Again, the rush to link avatars to "identity" saps them of their power to signal the creative domains from which we tackle problems as other users bypass this signalling capacity in order to find the short cut to "real life name" with all the promise it seems to hold of "oh, ok, now I know you".
This is a longer passage, but I wanted everyone to understand what I meant. What Dusan's talking about here has nothing to do with who the avatar, per se is, and everything to do with what the avatar represents, to us, to those viewing us.
If that still didn't make it clear, let me offer two examples.
Mr. Drinkwater remains one of the best examples for this concept. It's a national Caledonian secret-that-is-not, the identity of Mr. Drinkwater's typist, his "Boswell", as he says. He is polite and affable and cheerful and feels no compulsion to hide this fact; it's come out, and there it is, and life goes on, and it wasn't really that hidden in the long run.
All right as far as it goes; if you put up a picture of Mr. Drinkwater next to a picture of Boswell, you would understand these are two radically different people. And yet, the same sense of humor underlies them both. That same fierce hunger for knowledge and experience, page by page or in living breathing color; that same curiosity about people, from the taste of skin to the appropriate symbols to paint on the sole of the foot: these are earmarks of the avatar that are recognizable, solid, unwavering. And these things shine through if the avatar in question is tall, lithe, and erudite, or short, frenetic and furred.
And I should add, the best second example I have is me: my profile, a long while back, used to contain the phrase If you don't recognize the face under the nametag, it's me. That still holds true a great amount of the time; but most of the time, my identifying markers are that I'm short, I'm oddly colored (be that color skin, outfit or fur), and my movements, sad as I am to say it, are tilted either towards the twee or the confrontative. (Right now my AO contains both.)
And I have a language of symbols that goes beyond that, that also is reflected in the images I take in world. Stitches; seams; patchwork; pale skin or hair; vibrant, occasionally unsettling eyes; a wide-ranging love for the anthropological and costume design both. I rarely consider it getting dressed anymore; I consider it closer to painting a canvas, and I have a wide-ranging palette from which to draw.
Anyone who knows what I look like RL would again, note the wide disparity between me in RL, and my avatar on the grid. And yet, I spent so long using the same AO during my first two years I still fall into two poses off the grid. My mouth frequently looks amused, yet paradoxically rarely smiles fully (though these days that is changing). And my avatar falls into building the way I fall into research--pursuing it for hours at a time, barely speaking, entranced by the potential gain--with new build techniques, or new information both.

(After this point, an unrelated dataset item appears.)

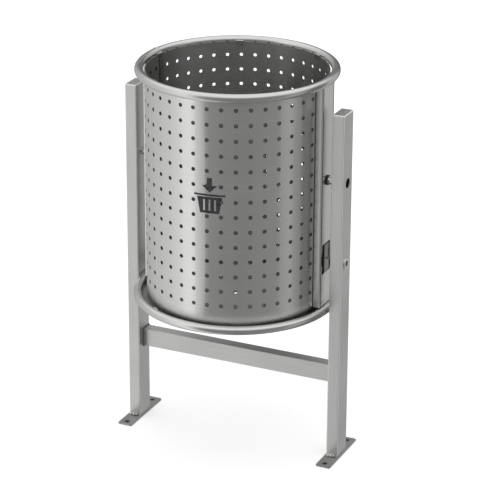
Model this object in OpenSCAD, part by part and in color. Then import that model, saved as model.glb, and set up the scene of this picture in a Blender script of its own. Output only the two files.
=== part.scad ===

And both my avatar and I communicate best through inference and allusion, over actual conversation.
All of that? Is not tied into my name. All of that would be discarded by the wayside if I was forced into the shell of mundane reality on SL. All of that is what makes me living, vibrant, and real in my own way on SL.
I loathe Facebook. I use MySpace for the music links only. I use Twitter, but though I do follow people, and I have made friends there, it comes and goes in stages--two, three days with no word, then one day of every-two-minute sends. It depends entirely on how much I want to communicate, on any given day.
Or perhaps, bundle all of that up, and see it in this light: my RL name? Is protected only to the extent that it's my legal identifier. Beyond that, I don't consider it that often.
But Emilly? Hit Google, Emilly shows up--and so do some of my other chosen nommmes d'net. I am invested in what Emilly does, says, thinks, writes. My words come up, good or bad, when my SL name is employed.
And yes, there are still more people who call me "Em"--or by other handles--in RL than by my real name. Why would I ever want to lose that cachet (whether it brings to mind a sneering malice or the infamous past) to move it to my real name--a set of words with no set value (save what other people put on it), that I did not choose?
I chose Em. I chose that identity. And just as with family members we choose, over those we're simply born with, it does make a difference.
And I agree with Dusan--it would be the beginning of the final death knell for Second Life, were it to demand compliance to real-world ideals. Because "your world, your imagination" still means something to some of us. And it should mean something to the Labs.
(Also: thank you, Dusan. Thank you for changing the word in your paraphrased statement to "character". I will be a character, I will be a ragdoll, I will be an avatar--BUT I AM NOT A GODDAMNED TOON. For the love of all gods, I loathe that word with a fiery vengeance.)